We recently marked the hundredth anniversary of the start of the Great War with reflections about its senselessness and the human tragedy it entailed. We are getting better and better at remembering our war dead in Australia: the extensive commemorations of this anniversary will hopefully highlight the appalling sacrifices of its wholesale slaughter.

But around the time that the First World War broke, an earlier war was in its final stages.  This war had been fought against Indigenous Australians from almost the moment the First Fleet moored at Botany Bay.  By 1850, over 80 percent of the Indigenous population had been wiped out by violence and disease, with much of this decline occurring in south eastern Australia where European settlements were first concentrated. In northern Australia, the invasion started later, meaning that the violence of the frontier continued well into the twentieth century.

The tributes marking the centenary of the First World War stand in stark contrast to our blindness about the war fought on Australian soil against the original owners of our nation.

Weaber Plain – an area of 15,000 hectares in Miriuwung Gajerrong country in the East Kimberley, Western Australia – provides a striking example of this myopia. It was named after German brothers William and Jimmy Weaber, who, in about 1908, chained forty Aboriginal people to a tree, then shot and killed them.

The history of the colonial invasion is replete with such stories:  of women used as sex slaves, of babies murdered, of children stolen.

In the Kimberley, the period in which the invasion was at its height is known as ‘the killing time’, described by a contemporary departmental head of the Colonial Secretary’s Office as a ‘war of extermination’.  The violence was not only carried out by white settlers.  Violence against Aboriginal people by police, for example, was often described as ‘giving them a lesson’.  One Kimberley policeman, PC Rhatigan, was described as ‘one of the best shots in the country’ who ‘missed very few blacks if after them, especially on the Osmond River where they were pretty well cleaned up.’

In 1894, an article on the Aboriginal resistance appeared in a Pilbara newspaper.  It advised Western Australia to ‘shut its eyes for three short months’ and let the settlers deal with ‘the niggers’.  It would soon ‘easily be forgotten’, the paper said.

Perhaps the most celebrated resistance to the white invasion came from the Bunuba in the east Kimberley.
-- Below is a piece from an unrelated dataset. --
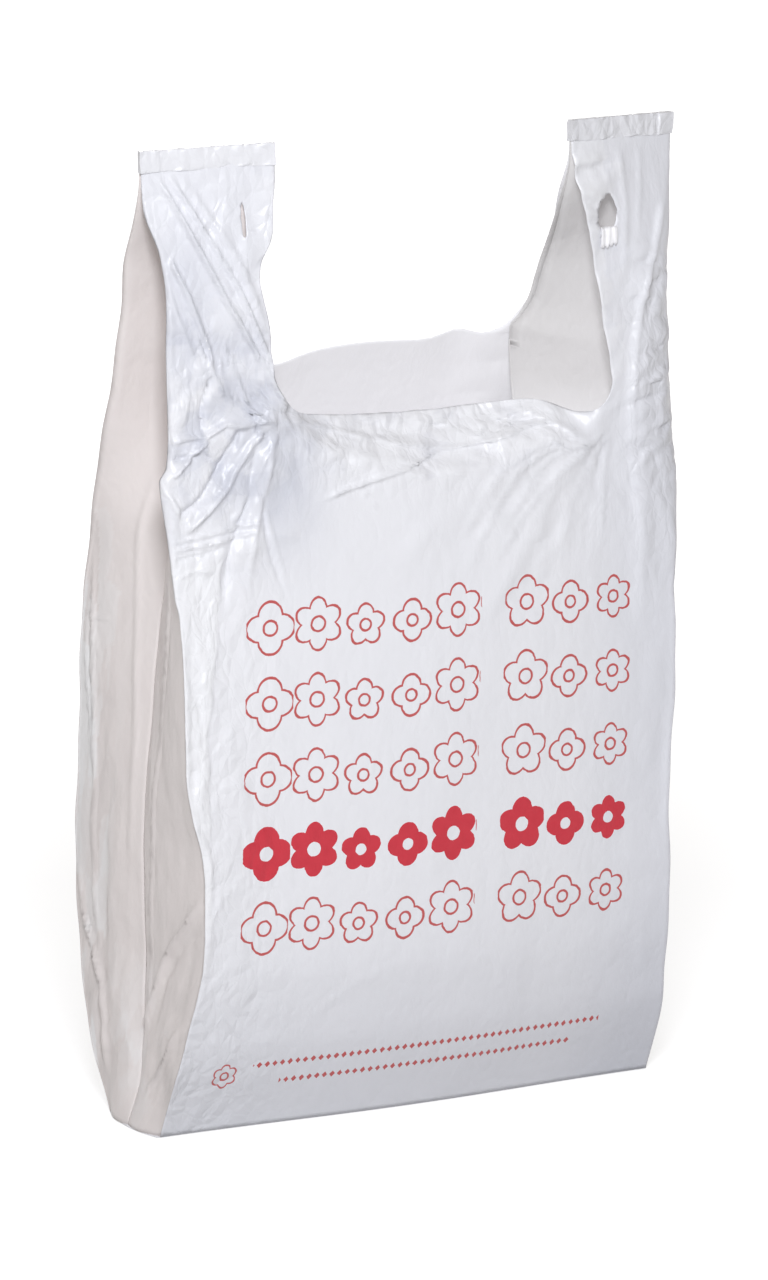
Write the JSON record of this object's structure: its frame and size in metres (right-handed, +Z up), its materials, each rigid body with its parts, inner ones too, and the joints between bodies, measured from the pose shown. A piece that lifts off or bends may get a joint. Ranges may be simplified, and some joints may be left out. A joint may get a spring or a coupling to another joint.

It was led at times by the legendary Jandamarra, a former stock-worker with a knack for firearms and raged in the early 1890s before being crushed.

Since 2001, Miriuwung Gajerrong traditional owners have several times raised the issue of Weaber Plain’s name with the Shire of Wyndham East Kimberley.  Yet the name remains.  As prominent Kimberley Aboriginal leader Wayne Bergmann says: ‘all the old people, whenever they remember Weaber Plain, they think of these murdering brothers.’
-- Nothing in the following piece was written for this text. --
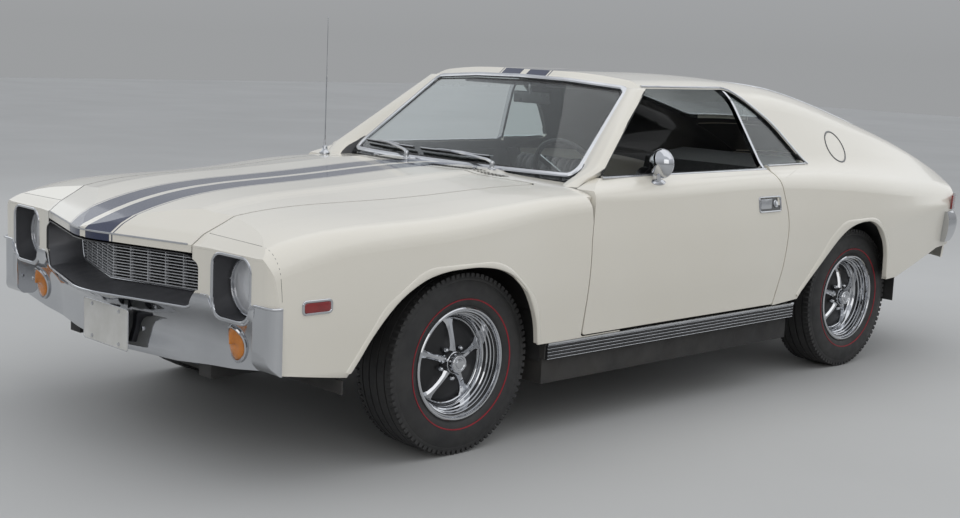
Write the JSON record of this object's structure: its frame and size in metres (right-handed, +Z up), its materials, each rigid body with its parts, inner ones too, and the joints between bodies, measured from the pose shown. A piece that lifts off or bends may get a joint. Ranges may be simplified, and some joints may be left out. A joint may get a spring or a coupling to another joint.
{
  "type": "two-seat fastback muscle car",
  "caption": "Two-seat fastback muscle car of the late 1960s in cream-white with dark-blue stripes, with opening doors, hood and trunk lid, and steered front wheels.",
  "frame": {"origin": "on the ground below the middle of the car", "axes": "+X towards the nose, +Y to the left side, +Z up"},
  "size_m": [4.501, 1.8106, 1.4999],
  "materials": {
    "body_paint": "glossy cream-white paint with two dark-blue stripes",
    "underbody_black": "satin black underbody paint",
    "chrome_trim": "polished chrome",
    "clear_glass": "clear glass",
    "grille_black": "matte black with bright bars",
    "amber_lens": "amber lens",
    "red_lens": "red lens",
    "black_rubber": "matte black rubber",
    "tyre_rubber": "matte black with a thin red line",
    "wheel_chrome": "chrome with black pockets",
    "cast_engine": "plain cast iron",
    "exhaust_steel": "dull steel",
    "black_vinyl": "black vinyl",
    "steering_black": "black rim with bright spokes",
    "plate_white": "plain white, blank"
  },
  "bodies": {
    "body": {"antenna": "chrome_trim", "console": "black_vinyl", "cowl_panel": "body_paint", "dashboard": "black_vinyl", "deck_panel": "body_paint", "door_frames": "underbody_black", "engine": "cast_engine", "exhaust": "exhaust_steel", "fender_left": "body_paint", "fender_right": "body_paint", "front_bumper": "chrome_trim", "front_suspension": "underbody_black", "fuel_tank": "exhaust_steel", "grille": "grille_black", "headlamp_bezels": "chrome_trim", "headlamps": "clear_glass", "mud_flaps": "black_rubber", "nose_panel": "body_paint", "number_plate": "plate_white", "quarter_panel_left": "body_paint", "quarter_panel_right": "body_paint", "quarter_windows": "clear_glass", "rear_axle": "underbody_black", "rear_bumper": "chrome_trim", "rear_shelf": "black_vinyl", "rear_window": "clear_glass", "rocker_mouldings": "chrome_trim", "roof_panel": "body_paint", "seat_left": "black_vinyl", "seat_right": "black_vinyl", "side_markers": "red_lens", "steering_wheel": "steering_black", "tail_lamps": "red_lens", "tail_panel": "body_paint", "turn_signals": "amber_lens", "underbody": "underbody_black", "wheelhouses": "underbody_black", "window_uprights": "chrome_trim", "windshield": "clear_glass", "wipers": "black_rubber"},
    "hood_lid": {"hood": "body_paint"},
    "trunk": {"trunk_lid": "body_paint"},
    "left_door": {"door_left": "body_paint", "door_glass_left": "clear_glass", "door_handle_left": "chrome_trim", "door_mirror": "chrome_trim"},
    "right_door": {"door_right": "body_paint", "door_glass_right": "clear_glass", "door_handle_right": "chrome_trim"},
    "left_knuckle": {"knuckle_left": "underbody_black"},
    "right_knuckle": {"knuckle_right": "underbody_black"},
    "steering_rod": {"steering_linkage": "underbody_black"},
    "front_left_wheel": {"wheel_front_left": "wheel_chrome", "tyre_front_left": "tyre_rubber"},
    "front_right_wheel": {"wheel_front_right": "wheel_chrome", "tyre_front_right": "tyre_rubber"},
    "rear_left_wheel": {"wheel_rear_left": "wheel_chrome", "tyre_rear_left": "tyre_rubber"},
    "rear_right_wheel": {"wheel_rear_right": "wheel_chrome", "tyre_rear_right": "tyre_rubber"}
  },
  "joints": [
    {"name": "hood_hinge", "type": "hinge", "parent": "body", "child": "hood_lid", "pos_m": [0.739, 0, 0.931], "axis": [0, -1, 0], "range_deg": [0, 50]},
    {"name": "trunk_hinge", "type": "hinge", "parent": "body", "child": "trunk", "pos_m": [-1.733, 0, 1.069], "axis": [0, 1, 0], "range_deg": [0, 60]},
    {"name": "left_door_hinge", "type": "hinge", "parent": "body", "child": "left_door", "pos_m": [0.65, 0.885, 0.6], "axis": [0, 0, -1], "range_deg": [0, 65]},
    {"name": "right_door_hinge", "type": "hinge", "parent": "body", "child": "right_door", "pos_m": [0.65, -0.885, 0.6], "axis": [0, 0, 1], "range_deg": [0, 65]},
    {"name": "left_steering", "type": "hinge", "parent": "body", "child": "left_knuckle", "pos_m": [1.27, 0.665, 0.321], "axis": [0, 0, 1], "range_deg": [-30, 30]},
    {"name": "right_steering", "type": "hinge", "parent": "body", "child": "right_knuckle", "pos_m": [1.27, -0.665, 0.321], "axis": [0, 0, 1], "range_deg": [-30, 30]},
    {"name": "steering_rod_slide", "type": "slide", "parent": "body", "child": "steering_rod", "axis": [0, 1, 0], "range_m": [-0.068, 0.068]},
    {"name": "front_left_spin", "type": "hinge", "parent": "left_knuckle", "child": "front_left_wheel", "pos_m": [1.27, 0.741, 0.321], "axis": [0, 1, 0], "continuous": true},
    {"name": "front_right_spin", "type": "hinge", "parent": "right_knuckle", "child": "front_right_wheel", "pos_m": [1.27, -0.741, 0.321], "axis": [0, 1, 0], "continuous": true},
    {"name": "rear_left_spin", "type": "hinge", "parent": "body", "child": "rear_left_wheel", "pos_m": [-1.194, 0.724, 0.321], "axis": [0, 1, 0], "continuous": true},
    {"name": "rear_right_spin", "type": "hinge", "parent": "body", "child": "rear_right_wheel", "pos_m": [-1.194, -0.724, 0.321], "axis": [0, 1, 0], "continuous": true}
  ],
  "couplings": [
    {"joint": "right_steering", "follows": "left_steering", "ratio": 1},
    {"joint": "steering_rod_slide", "follows": "left_steering", "m_per_rad": -0.127}
  ]
}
It is ludicrous to imagine somewhere in Tasmania being named after Martin Bryant, or a New South Wales national park honouring Ivan Milat. Yet this is effectively what is occurring in the East Kimberley today.

Do we really lack the imagination to see how deeply offensive it is that a place name celebrates a mass murder? How can one war generate so much interest while another generates so little?

Perhaps one reason for this discrepancy in our remembering lies in the collective failure of white Australians to see the invasion for what it was.  It brings to mind Marcia Langton’s stinging rebuke that most Australians ‘do not know and relate to Aboriginal people … they relate to stories told by former colonists’. The Mabo decision of 1992 overturned a centuries’ old view that Aboriginal people were so low in the hierarchy of races that they were not capable of owning land.  Yet, the assumptions behind this view – that Aboriginal people are somehow lesser, that the war crimes committed against them did not occur – seem to persist.

The continuing celebration of the Weaber brothers echoes Mick Dodson’s view that Aboriginal people are often ‘deprived of the right to be seen as full, independent human beings’.  It is time that we stopped ignoring this war.

Lily O’Neill

Lily O'Neill is a lawyer and researcher.